* TASK REQUIREMENTS *
Reproduce all of the data exactly, with no line skipped.

* RECORDED INFORMATION *
/---
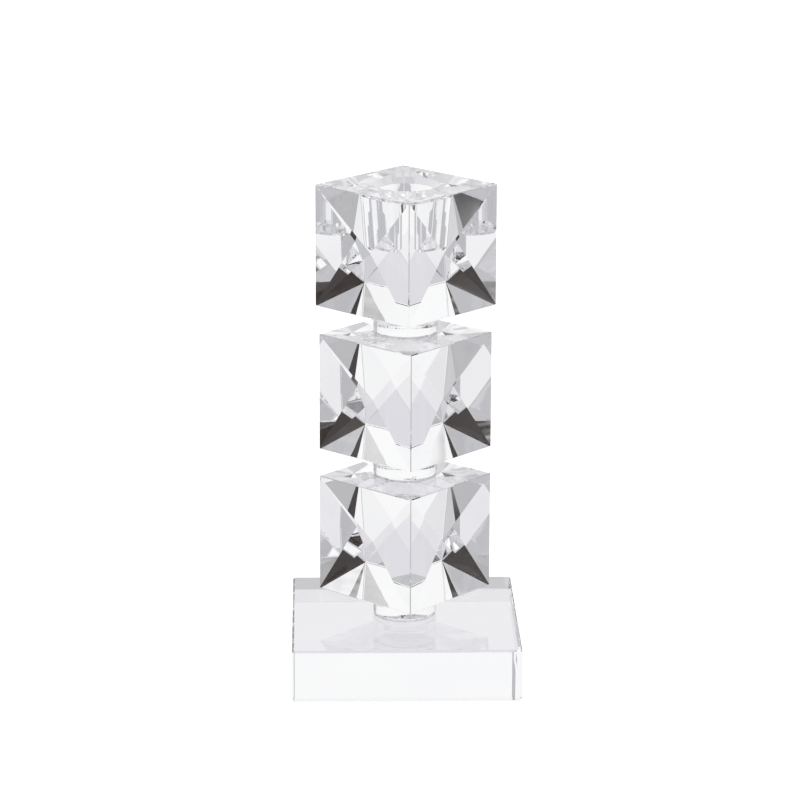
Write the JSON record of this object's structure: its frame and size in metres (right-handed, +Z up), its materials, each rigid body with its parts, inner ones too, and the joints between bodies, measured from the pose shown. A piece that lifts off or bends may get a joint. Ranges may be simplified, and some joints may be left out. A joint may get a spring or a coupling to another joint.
{
  "type": "glass candlestick",
  "caption": "Clear cut-crystal candlestick: a square slab base and a column of sunk-faceted blocks set corner-on, joined by short round necks, with a socket for a taper candle in the top.",
  "frame": {"origin": "centre of the base slab's underside, where the candlestick stands", "axes": "+Z up along the column to the candle socket, +X and +Y square to the base slab's sides"},
  "size_m": [0.093, 0.093, 0.2035],
  "materials": {
    "base_slab": "polished clear crystal",
    "block": "polished clear crystal, cut facets",
    "neck": "clear crystal rod, fine ground",
    "adhesive": "clear cured adhesive film"
  },
  "bodies": {
    "root": {"base_slab": "base_slab", "bond_under_lower_neck": "adhesive", "neck_lower": "neck", "bond_over_lower_neck": "adhesive", "block_lower": "block", "bond_under_middle_neck": "adhesive", "neck_middle": "neck", "bond_over_middle_neck": "adhesive", "block_middle": "block", "bond_under_upper_neck": "adhesive", "neck_upper": "neck", "bond_over_upper_neck": "adhesive", "block_upper": "block"}
  },
  "joints": []
}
\---
* ANSWER TO THE EXERCISE *
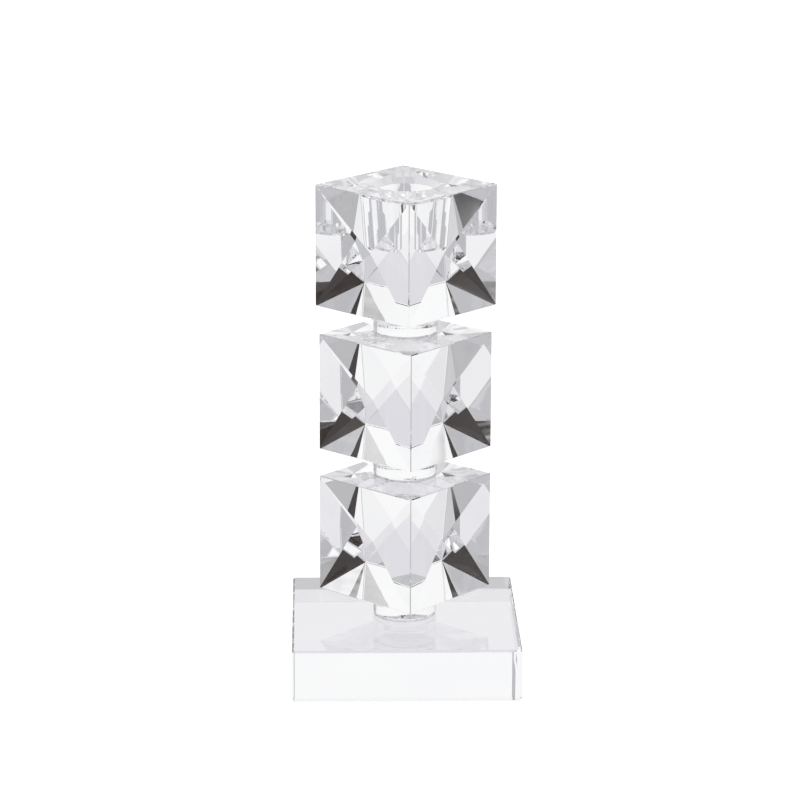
Write the JSON record of this object's structure: its frame and size in metres (right-handed, +Z up), its materials, each rigid body with its parts, inner ones too, and the joints between bodies, measured from the pose shown. A piece that lifts off or bends may get a joint. Ranges may be simplified, and some joints may be left out. A joint may get a spring or a coupling to another joint.
{
  "type": "glass candlestick",
  "caption": "Clear cut-crystal candlestick: a square slab base and a column of sunk-faceted blocks set corner-on, joined by short round necks, with a socket for a taper candle in the top.",
  "frame": {"origin": "centre of the base slab's underside, where the candlestick stands", "axes": "+Z up along the column to the candle socket, +X and +Y square to the base slab's sides"},
  "size_m": [0.093, 0.093, 0.2035],
  "materials": {
    "base_slab": "polished clear crystal",
    "block": "polished clear crystal, cut facets",
    "neck": "clear crystal rod, fine ground",
    "adhesive": "clear cured adhesive film"
  },
  "bodies": {
    "root": {"base_slab": "base_slab", "bond_under_lower_neck": "adhesive", "neck_lower": "neck", "bond_over_lower_neck": "adhesive", "block_lower": "block", "bond_under_middle_neck": "adhesive", "neck_middle": "neck", "bond_over_middle_neck": "adhesive", "block_middle": "block", "bond_under_upper_neck": "adhesive", "neck_upper": "neck", "bond_over_upper_neck": "adhesive", "block_upper": "block"}
  },
  "joints": []
}